Exercise description. Reproduce exactly the lines from the line with "PAPER), (-half_wide, PAPER)]" through the line with "shown = obj.evaluated_get(depsgraph)", both included, and no other lines.

Listing.
<<<<

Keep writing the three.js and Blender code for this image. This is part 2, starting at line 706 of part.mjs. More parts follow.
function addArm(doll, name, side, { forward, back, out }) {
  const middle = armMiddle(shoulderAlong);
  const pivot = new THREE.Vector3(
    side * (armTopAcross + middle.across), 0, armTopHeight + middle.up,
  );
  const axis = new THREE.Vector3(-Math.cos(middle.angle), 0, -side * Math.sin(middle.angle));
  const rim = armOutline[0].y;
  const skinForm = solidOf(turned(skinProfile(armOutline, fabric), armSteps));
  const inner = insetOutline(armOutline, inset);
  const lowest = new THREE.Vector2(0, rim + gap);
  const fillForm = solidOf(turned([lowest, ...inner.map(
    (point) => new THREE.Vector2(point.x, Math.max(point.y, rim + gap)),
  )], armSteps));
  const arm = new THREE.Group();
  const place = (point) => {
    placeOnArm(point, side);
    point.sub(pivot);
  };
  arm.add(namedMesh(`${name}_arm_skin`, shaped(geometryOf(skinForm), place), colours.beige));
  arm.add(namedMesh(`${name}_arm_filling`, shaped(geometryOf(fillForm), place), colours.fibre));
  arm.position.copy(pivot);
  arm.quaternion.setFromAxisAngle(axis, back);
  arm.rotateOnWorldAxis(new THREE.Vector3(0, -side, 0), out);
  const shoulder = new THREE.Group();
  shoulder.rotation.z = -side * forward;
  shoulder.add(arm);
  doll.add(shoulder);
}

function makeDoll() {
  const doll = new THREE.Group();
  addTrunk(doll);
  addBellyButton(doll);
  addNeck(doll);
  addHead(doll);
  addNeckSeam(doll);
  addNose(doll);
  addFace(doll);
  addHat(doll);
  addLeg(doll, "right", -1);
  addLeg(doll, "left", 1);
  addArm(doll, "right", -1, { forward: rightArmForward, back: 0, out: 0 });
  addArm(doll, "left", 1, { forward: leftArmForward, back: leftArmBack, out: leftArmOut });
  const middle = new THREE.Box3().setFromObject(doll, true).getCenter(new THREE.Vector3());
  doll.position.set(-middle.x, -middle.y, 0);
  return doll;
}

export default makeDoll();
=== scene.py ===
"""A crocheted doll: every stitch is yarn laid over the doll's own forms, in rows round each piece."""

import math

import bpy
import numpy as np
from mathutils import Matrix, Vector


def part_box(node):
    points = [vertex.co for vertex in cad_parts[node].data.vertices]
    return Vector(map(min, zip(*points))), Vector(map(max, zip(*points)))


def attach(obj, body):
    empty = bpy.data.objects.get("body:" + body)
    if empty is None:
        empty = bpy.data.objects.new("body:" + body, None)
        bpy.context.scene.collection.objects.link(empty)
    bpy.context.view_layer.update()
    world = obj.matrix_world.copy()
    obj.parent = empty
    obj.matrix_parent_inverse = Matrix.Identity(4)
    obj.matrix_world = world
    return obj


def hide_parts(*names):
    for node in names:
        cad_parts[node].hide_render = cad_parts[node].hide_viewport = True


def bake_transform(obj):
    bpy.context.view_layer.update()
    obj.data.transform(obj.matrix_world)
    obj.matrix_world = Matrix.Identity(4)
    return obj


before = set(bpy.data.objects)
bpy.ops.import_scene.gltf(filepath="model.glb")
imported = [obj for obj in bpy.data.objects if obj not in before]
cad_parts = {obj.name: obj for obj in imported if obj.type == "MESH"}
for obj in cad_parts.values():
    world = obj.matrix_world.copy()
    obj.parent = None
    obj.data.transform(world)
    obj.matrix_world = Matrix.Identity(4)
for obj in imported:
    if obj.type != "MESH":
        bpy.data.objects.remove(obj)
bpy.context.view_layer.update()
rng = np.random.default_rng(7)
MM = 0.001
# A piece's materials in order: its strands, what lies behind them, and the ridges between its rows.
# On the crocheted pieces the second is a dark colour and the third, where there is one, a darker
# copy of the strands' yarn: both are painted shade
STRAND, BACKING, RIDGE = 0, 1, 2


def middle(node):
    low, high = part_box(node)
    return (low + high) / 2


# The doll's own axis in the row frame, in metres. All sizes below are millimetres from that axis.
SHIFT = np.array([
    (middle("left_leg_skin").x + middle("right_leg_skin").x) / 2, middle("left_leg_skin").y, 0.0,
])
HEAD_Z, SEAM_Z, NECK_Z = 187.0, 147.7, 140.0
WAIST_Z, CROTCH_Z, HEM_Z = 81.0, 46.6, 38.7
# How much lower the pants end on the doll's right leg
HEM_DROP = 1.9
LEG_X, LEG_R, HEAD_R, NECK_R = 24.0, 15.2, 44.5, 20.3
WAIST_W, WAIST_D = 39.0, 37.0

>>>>
<<<<

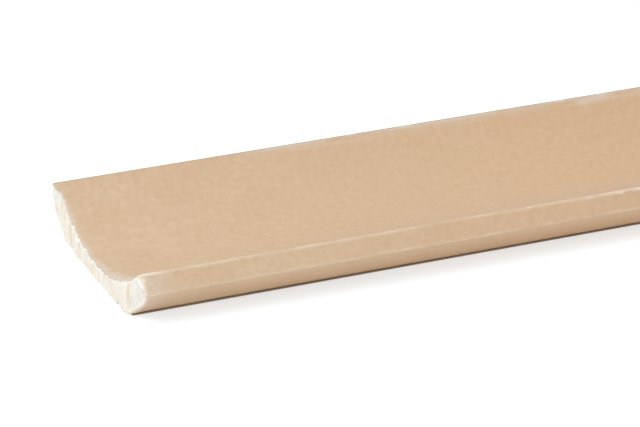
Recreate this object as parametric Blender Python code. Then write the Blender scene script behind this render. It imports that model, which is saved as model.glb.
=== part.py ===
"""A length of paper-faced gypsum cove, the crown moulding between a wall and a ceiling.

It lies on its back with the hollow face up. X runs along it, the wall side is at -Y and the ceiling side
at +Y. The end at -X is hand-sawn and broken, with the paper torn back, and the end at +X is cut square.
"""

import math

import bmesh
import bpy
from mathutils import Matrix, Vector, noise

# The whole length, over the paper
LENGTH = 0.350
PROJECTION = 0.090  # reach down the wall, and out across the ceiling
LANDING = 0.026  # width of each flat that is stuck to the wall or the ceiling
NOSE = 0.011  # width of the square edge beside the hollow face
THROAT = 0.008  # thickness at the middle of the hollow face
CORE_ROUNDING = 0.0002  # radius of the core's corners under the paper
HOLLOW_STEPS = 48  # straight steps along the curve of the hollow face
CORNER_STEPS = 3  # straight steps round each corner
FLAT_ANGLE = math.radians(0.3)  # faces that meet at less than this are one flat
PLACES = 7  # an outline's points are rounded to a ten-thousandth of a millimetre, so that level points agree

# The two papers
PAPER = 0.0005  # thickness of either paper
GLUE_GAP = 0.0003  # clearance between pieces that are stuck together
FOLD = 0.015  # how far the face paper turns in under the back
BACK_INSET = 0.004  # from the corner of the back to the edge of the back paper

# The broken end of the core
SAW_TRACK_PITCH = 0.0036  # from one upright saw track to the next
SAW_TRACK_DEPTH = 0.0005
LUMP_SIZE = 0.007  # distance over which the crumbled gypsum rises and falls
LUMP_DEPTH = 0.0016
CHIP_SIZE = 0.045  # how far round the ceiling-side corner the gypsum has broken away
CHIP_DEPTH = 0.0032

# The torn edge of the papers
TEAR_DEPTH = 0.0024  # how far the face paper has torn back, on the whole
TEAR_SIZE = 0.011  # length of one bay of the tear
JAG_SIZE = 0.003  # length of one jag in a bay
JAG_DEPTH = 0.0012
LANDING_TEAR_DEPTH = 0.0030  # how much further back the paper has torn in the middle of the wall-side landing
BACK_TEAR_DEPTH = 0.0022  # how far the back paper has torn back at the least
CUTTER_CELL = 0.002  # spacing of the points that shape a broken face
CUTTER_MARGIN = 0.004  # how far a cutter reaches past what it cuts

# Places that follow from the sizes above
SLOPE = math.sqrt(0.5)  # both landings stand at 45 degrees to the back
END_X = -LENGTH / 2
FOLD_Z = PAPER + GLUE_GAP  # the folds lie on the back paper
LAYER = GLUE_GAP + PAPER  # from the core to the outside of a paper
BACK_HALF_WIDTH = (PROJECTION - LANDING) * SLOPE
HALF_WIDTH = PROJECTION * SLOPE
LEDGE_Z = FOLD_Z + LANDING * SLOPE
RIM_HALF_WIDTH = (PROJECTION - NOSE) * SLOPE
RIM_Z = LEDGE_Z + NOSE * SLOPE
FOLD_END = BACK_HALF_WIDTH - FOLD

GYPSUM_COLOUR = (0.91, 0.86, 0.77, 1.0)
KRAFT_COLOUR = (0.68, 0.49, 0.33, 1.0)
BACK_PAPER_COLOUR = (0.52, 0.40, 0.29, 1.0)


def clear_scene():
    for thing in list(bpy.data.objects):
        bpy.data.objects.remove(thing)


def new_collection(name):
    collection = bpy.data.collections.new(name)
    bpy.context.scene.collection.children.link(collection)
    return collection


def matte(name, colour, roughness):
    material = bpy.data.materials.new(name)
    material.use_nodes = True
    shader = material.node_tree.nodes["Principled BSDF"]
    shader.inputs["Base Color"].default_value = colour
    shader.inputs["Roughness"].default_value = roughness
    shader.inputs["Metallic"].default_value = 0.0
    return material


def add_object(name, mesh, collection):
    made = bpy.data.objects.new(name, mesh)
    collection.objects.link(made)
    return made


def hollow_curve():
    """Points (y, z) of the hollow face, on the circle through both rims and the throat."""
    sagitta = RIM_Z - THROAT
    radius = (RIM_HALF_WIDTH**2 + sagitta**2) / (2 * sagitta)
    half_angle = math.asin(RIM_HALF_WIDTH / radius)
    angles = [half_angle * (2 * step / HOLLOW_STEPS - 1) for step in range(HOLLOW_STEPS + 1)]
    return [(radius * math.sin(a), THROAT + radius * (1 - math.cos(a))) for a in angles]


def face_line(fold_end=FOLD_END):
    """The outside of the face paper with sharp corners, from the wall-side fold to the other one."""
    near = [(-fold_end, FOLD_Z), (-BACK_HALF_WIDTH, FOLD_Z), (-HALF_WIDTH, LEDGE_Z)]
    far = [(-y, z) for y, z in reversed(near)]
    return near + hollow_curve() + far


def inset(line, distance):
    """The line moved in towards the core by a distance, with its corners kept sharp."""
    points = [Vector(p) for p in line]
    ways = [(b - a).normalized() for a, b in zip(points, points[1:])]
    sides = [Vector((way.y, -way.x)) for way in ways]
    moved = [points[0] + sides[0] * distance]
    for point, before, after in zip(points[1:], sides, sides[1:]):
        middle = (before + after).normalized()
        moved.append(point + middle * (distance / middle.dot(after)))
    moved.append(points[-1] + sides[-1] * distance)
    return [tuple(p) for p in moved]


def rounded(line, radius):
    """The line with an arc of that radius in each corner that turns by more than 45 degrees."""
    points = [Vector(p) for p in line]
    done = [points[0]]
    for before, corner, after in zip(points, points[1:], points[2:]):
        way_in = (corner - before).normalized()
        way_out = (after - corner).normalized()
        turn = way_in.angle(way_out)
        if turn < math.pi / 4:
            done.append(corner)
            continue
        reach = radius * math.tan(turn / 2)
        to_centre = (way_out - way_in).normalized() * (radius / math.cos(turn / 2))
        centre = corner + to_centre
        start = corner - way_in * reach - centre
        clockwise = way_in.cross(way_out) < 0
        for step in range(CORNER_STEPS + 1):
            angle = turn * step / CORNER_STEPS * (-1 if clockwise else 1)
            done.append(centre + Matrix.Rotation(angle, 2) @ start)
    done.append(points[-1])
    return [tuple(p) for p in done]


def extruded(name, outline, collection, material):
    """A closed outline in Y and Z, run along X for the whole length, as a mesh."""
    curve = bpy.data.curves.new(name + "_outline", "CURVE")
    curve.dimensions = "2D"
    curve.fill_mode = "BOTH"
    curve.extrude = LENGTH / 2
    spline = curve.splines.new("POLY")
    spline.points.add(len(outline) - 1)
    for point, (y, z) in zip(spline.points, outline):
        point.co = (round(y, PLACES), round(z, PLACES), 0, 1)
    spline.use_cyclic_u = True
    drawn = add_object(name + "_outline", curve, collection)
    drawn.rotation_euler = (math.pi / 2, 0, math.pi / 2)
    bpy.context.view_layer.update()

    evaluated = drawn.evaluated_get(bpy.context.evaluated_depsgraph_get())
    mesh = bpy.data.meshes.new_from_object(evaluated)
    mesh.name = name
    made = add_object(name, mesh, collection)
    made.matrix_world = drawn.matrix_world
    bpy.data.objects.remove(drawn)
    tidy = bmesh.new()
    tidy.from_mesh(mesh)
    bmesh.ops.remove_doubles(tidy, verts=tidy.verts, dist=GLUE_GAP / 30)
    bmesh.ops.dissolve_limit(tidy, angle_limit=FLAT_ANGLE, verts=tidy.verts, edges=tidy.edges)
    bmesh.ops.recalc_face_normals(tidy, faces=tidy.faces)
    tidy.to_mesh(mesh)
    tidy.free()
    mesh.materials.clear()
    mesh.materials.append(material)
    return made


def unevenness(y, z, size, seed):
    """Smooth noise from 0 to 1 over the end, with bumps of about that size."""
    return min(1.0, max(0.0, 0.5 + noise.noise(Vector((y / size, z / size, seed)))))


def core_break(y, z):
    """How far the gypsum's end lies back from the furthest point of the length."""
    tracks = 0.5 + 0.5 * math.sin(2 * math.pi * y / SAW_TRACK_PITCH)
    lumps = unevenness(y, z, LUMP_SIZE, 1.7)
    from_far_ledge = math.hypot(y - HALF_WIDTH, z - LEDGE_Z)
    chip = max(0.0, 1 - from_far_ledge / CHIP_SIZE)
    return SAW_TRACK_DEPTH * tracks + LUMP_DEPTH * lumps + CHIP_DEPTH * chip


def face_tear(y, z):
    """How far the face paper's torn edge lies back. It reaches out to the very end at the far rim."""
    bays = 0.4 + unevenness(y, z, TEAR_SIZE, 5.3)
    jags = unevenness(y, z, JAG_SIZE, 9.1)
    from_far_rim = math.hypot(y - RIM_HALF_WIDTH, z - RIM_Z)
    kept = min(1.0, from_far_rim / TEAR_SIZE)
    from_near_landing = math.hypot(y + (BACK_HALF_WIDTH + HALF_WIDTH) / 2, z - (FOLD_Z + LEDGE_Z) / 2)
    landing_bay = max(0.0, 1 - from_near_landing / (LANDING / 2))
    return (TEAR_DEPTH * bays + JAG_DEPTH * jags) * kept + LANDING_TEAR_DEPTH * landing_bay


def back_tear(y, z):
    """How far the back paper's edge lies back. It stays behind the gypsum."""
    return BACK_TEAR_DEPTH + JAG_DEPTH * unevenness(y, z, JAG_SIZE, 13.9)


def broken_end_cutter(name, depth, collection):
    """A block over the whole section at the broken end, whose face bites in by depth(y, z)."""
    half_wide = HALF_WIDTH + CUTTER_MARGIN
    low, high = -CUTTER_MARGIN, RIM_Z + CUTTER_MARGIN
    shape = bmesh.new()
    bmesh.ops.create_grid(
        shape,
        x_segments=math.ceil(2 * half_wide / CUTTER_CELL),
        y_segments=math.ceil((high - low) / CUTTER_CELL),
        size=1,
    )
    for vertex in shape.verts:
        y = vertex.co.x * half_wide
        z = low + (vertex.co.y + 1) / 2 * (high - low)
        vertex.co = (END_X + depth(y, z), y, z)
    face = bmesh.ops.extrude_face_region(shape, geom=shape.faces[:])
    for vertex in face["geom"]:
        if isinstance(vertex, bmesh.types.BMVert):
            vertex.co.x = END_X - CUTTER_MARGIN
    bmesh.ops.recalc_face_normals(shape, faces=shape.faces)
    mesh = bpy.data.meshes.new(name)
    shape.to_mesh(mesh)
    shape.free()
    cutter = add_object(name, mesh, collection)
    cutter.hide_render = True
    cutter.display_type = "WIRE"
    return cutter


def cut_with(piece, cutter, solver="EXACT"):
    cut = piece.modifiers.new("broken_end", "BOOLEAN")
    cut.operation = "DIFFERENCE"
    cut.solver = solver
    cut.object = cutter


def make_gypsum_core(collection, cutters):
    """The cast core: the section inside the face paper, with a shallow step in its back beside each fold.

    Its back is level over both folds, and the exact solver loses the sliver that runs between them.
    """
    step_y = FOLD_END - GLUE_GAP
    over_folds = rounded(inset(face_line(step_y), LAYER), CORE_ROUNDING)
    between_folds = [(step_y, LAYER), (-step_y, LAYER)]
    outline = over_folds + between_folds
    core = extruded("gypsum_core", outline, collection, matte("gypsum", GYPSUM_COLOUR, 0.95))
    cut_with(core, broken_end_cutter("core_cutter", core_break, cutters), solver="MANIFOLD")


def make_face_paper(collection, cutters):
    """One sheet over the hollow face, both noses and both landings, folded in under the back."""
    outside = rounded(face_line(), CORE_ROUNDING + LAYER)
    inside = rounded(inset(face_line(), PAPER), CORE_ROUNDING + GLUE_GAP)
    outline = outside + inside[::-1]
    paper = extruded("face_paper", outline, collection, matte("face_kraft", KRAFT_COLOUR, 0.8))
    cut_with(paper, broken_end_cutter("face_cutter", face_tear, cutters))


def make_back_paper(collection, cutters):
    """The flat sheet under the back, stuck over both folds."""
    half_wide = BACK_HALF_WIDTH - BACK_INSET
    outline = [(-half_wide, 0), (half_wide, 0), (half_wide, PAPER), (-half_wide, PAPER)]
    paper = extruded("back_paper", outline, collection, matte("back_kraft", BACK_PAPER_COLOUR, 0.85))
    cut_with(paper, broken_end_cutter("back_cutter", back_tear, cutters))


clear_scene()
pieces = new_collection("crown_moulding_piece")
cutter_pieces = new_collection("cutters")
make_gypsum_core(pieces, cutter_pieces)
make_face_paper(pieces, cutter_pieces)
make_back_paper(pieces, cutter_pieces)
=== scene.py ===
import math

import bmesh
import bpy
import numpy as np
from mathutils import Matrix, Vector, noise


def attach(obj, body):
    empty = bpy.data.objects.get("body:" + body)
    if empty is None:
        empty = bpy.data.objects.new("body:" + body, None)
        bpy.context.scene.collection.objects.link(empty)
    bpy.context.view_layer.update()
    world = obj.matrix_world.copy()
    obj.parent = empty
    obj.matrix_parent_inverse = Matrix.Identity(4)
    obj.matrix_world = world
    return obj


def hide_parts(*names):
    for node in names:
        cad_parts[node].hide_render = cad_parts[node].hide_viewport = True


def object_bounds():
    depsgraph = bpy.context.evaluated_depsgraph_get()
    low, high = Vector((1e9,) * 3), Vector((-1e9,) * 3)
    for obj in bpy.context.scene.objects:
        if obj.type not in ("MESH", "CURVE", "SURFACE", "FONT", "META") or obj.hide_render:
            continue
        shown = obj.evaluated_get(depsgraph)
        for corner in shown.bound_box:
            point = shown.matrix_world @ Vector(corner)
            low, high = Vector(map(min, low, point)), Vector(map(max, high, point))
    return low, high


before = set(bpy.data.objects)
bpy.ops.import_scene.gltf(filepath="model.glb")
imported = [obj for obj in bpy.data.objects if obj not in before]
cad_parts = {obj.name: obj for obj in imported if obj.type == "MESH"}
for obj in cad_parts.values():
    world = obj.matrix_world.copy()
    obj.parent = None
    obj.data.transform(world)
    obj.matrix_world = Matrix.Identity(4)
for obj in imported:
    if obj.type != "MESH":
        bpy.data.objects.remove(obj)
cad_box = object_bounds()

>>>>

Expected answer.
    outline = [(-half_wide, 0), (half_wide, 0), (half_wide, PAPER), (-half_wide, PAPER)]
    paper = extruded("back_paper", outline, collection, matte("back_kraft", BACK_PAPER_COLOUR, 0.85))
    cut_with(paper, broken_end_cutter("back_cutter", back_tear, cutters))


clear_scene()
pieces = new_collection("crown_moulding_piece")
cutter_pieces = new_collection("cutters")
make_gypsum_core(pieces, cutter_pieces)
make_face_paper(pieces, cutter_pieces)
make_back_paper(pieces, cutter_pieces)
=== scene.py ===
import math

import bmesh
import bpy
import numpy as np
from mathutils import Matrix, Vector, noise


def attach(obj, body):
    empty = bpy.data.objects.get("body:" + body)
    if empty is None:
        empty = bpy.data.objects.new("body:" + body, None)
        bpy.context.scene.collection.objects.link(empty)
    bpy.context.view_layer.update()
    world = obj.matrix_world.copy()
    obj.parent = empty
    obj.matrix_parent_inverse = Matrix.Identity(4)
    obj.matrix_world = world
    return obj


def hide_parts(*names):
    for node in names:
        cad_parts[node].hide_render = cad_parts[node].hide_viewport = True


def object_bounds():
    depsgraph = bpy.context.evaluated_depsgraph_get()
    low, high = Vector((1e9,) * 3), Vector((-1e9,) * 3)
    for obj in bpy.context.scene.objects:
        if obj.type not in ("MESH", "CURVE", "SURFACE", "FONT", "META") or obj.hide_render:
            continue
        shown = obj.evaluated_get(depsgraph)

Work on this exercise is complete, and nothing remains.